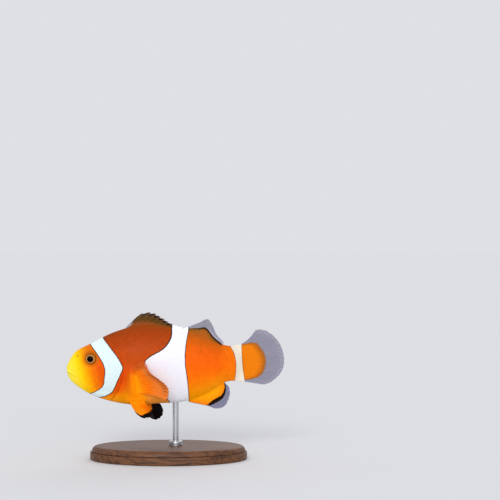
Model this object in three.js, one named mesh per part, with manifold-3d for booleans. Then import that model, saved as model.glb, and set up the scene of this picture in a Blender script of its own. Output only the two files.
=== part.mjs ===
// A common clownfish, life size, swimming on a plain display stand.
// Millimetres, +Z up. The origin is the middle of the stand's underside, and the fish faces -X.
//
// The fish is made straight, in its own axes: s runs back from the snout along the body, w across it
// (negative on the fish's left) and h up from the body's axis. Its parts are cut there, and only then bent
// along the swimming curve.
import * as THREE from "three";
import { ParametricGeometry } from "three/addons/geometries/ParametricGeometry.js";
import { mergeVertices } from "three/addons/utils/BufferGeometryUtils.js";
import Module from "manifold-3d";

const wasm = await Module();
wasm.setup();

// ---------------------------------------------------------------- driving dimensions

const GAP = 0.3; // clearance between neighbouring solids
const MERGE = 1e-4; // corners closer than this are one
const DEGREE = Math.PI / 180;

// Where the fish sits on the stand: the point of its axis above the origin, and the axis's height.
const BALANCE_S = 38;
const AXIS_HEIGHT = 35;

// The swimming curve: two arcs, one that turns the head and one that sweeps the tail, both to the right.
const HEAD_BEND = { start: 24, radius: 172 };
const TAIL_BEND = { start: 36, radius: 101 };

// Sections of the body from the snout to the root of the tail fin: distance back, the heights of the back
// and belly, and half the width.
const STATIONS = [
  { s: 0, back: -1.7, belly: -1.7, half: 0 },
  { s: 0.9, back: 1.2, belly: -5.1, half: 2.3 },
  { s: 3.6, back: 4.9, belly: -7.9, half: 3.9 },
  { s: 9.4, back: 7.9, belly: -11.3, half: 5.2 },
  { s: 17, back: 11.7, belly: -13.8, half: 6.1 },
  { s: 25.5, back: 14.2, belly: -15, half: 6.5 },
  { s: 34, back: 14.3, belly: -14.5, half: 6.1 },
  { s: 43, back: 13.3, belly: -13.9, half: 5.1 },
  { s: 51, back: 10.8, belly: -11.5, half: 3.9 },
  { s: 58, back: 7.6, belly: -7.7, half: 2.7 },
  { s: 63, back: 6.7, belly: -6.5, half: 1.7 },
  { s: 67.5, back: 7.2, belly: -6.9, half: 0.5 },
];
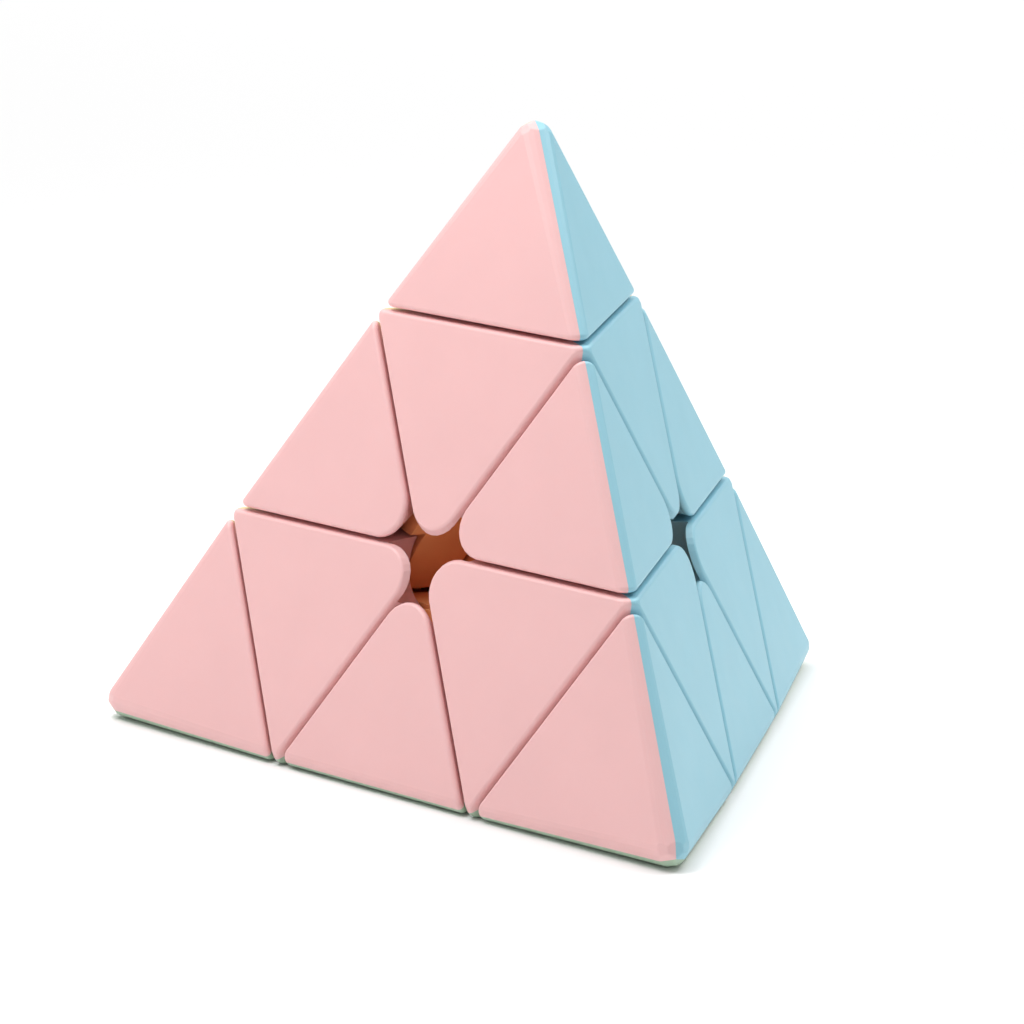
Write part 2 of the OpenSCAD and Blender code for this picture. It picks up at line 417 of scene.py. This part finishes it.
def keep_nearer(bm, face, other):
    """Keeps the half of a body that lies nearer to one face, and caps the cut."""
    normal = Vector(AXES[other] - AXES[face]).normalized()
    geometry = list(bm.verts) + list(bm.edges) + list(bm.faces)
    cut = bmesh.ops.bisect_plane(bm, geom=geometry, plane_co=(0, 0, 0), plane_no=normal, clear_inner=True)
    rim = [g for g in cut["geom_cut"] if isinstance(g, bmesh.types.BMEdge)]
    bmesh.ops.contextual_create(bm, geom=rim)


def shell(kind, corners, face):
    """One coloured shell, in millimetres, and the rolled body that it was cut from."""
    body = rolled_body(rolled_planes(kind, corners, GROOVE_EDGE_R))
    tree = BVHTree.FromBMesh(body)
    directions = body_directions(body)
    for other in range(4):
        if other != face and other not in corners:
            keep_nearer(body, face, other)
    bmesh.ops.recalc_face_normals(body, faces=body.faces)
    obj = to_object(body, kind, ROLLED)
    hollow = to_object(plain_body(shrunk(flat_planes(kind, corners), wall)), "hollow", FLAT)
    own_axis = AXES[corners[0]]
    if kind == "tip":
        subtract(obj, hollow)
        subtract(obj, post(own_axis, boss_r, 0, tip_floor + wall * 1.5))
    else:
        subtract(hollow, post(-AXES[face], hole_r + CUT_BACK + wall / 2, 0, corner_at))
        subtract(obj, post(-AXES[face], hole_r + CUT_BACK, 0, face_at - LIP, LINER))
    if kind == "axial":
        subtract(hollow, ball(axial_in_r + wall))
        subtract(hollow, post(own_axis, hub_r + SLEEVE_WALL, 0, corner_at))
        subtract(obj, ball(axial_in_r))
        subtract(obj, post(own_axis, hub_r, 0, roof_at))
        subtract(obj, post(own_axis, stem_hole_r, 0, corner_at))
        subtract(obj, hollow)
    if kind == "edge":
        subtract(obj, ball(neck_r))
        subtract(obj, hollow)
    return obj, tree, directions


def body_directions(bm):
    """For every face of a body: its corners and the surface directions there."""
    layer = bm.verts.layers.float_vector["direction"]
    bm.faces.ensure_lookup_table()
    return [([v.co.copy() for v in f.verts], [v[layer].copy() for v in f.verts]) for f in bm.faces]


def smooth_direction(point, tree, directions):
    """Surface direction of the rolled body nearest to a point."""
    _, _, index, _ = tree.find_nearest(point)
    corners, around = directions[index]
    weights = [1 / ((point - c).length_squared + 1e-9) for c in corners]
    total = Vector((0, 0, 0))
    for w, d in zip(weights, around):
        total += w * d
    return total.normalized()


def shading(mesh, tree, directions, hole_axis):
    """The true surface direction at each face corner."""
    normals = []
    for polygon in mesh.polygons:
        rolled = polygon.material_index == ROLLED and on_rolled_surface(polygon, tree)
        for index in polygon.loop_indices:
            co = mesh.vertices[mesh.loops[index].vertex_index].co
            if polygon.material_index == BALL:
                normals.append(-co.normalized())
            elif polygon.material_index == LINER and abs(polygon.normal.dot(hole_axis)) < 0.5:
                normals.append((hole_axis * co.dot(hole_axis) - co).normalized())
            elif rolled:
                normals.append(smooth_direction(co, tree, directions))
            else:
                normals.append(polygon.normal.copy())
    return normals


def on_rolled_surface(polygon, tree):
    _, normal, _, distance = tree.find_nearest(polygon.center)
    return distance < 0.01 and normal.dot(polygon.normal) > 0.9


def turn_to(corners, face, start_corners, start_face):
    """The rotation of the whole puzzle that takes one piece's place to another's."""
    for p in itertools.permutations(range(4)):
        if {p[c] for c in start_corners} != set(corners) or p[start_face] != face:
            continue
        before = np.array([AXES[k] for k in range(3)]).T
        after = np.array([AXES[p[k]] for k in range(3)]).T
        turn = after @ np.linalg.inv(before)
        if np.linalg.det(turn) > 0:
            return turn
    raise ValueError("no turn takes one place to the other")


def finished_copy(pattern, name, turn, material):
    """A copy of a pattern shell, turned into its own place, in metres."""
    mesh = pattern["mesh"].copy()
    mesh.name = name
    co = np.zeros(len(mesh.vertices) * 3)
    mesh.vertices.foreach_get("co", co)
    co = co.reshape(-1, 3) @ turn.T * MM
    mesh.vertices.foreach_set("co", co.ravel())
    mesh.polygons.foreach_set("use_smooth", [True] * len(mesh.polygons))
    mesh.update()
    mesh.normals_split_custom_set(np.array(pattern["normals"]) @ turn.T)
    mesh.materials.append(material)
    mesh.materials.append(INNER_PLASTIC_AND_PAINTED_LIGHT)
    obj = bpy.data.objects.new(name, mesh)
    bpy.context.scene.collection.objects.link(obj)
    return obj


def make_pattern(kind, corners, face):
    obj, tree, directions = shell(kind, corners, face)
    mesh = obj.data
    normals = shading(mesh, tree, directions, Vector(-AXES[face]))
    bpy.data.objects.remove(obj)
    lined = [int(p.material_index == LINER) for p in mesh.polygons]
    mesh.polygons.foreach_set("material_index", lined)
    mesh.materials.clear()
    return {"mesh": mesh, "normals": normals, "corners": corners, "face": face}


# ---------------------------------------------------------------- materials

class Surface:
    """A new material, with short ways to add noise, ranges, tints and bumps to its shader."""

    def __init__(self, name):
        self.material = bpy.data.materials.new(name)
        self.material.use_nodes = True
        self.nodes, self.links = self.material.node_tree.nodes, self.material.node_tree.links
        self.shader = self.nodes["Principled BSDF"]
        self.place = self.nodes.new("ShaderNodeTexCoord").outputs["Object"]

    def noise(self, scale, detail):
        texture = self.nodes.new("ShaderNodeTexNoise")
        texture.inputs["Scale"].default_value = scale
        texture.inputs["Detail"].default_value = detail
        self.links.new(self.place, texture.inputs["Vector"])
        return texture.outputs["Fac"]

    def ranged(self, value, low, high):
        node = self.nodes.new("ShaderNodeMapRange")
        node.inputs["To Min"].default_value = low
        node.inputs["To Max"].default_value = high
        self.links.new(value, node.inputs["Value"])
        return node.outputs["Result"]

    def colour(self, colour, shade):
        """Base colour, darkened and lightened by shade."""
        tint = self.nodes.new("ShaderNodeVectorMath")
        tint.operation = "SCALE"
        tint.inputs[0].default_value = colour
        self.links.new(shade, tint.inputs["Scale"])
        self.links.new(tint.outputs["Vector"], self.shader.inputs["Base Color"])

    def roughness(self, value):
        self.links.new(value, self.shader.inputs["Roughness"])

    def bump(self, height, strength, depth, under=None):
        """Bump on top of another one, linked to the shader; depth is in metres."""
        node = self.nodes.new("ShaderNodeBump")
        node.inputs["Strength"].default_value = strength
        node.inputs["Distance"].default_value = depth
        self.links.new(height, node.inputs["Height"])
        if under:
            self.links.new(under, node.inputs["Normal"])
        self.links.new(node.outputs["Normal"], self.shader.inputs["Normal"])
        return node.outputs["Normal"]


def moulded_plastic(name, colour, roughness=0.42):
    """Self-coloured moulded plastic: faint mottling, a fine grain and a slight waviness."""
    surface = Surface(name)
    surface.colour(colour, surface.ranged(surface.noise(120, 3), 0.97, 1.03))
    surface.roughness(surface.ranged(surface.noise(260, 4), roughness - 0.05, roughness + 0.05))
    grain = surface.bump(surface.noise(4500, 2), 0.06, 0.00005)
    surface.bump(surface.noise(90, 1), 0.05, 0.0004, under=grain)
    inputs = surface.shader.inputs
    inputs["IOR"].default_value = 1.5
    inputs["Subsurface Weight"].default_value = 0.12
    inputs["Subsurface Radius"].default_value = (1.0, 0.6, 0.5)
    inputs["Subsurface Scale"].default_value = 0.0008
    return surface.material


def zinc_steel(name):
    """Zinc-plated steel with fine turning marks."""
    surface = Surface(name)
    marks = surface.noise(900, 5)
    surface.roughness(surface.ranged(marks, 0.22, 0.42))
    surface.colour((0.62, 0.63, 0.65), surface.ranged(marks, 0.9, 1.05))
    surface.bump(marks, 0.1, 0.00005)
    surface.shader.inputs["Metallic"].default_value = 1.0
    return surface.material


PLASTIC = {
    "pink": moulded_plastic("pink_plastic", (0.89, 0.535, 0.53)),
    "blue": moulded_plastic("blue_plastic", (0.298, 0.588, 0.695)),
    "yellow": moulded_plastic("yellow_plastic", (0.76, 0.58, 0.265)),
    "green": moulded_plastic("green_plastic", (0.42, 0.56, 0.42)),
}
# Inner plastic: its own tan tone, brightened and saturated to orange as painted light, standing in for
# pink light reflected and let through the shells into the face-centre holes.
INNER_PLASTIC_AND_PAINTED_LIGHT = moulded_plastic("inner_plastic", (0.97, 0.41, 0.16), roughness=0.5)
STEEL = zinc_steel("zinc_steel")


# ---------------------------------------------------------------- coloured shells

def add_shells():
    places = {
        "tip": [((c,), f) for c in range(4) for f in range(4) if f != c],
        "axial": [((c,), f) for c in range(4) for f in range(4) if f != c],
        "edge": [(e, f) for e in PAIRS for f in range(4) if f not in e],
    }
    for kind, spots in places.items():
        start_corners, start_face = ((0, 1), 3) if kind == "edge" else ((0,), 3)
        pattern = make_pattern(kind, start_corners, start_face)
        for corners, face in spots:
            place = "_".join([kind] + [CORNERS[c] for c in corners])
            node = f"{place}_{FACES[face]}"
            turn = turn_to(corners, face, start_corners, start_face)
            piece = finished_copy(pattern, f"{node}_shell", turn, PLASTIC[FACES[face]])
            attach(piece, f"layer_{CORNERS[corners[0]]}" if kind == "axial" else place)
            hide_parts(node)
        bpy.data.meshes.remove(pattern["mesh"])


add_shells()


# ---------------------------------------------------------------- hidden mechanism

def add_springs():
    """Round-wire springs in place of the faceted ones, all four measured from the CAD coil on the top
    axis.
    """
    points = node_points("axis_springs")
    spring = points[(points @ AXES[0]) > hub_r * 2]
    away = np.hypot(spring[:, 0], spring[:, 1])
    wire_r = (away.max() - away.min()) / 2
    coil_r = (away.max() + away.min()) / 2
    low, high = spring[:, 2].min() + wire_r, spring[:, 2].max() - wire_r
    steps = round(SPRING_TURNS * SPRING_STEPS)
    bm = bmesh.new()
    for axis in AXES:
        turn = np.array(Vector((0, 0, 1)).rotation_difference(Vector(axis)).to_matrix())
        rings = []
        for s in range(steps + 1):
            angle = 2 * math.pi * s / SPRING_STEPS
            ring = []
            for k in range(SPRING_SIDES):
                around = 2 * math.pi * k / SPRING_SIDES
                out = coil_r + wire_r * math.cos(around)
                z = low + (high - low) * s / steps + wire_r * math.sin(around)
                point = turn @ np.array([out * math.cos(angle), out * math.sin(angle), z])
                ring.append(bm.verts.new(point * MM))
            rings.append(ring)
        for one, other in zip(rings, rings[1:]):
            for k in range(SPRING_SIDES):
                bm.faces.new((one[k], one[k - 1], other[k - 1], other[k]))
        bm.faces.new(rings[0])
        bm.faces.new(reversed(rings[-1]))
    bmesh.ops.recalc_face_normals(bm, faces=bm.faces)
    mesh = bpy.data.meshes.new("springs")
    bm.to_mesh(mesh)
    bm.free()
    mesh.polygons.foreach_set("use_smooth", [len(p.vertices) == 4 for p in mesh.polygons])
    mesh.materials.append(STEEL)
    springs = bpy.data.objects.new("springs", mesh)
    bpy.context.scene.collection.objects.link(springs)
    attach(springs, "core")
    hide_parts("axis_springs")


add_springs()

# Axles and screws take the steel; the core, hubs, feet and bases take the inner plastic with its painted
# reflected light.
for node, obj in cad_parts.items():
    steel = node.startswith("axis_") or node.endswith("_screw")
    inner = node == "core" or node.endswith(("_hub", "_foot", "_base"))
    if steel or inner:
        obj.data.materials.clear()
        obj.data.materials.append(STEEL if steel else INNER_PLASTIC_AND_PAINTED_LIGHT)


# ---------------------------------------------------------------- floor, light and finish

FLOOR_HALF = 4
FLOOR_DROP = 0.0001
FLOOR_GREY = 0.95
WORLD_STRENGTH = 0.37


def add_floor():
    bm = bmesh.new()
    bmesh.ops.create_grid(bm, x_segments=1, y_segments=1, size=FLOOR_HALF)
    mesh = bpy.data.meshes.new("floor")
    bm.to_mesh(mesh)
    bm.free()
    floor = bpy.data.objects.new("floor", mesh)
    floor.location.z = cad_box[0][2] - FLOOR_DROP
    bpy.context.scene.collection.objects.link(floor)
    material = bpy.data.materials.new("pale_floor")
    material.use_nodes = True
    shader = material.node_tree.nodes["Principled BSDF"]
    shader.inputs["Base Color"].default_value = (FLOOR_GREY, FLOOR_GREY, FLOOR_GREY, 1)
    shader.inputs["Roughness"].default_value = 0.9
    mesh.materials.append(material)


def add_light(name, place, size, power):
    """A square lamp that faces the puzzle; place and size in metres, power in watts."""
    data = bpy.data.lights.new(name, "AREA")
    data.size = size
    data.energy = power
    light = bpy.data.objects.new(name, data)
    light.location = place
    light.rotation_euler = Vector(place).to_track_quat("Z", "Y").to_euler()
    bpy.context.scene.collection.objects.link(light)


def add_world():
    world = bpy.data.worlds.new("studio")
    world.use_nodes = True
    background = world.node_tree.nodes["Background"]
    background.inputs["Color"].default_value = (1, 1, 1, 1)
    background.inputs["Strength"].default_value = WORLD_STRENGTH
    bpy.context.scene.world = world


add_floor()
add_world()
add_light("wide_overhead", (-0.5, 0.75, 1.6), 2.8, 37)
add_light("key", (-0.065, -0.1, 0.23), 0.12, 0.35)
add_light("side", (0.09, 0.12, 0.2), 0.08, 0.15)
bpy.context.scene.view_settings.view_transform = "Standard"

** Short problem **
In the lines above, locate the string "manifold". Copy every line where it occurs.

** Exercise response **
Model this object in three.js, one named mesh per part, with manifold-3d for booleans. Then import that model, saved as model.glb, and set up the scene of this picture in a Blender script of its own. Output only the two files.
import Module from "manifold-3d";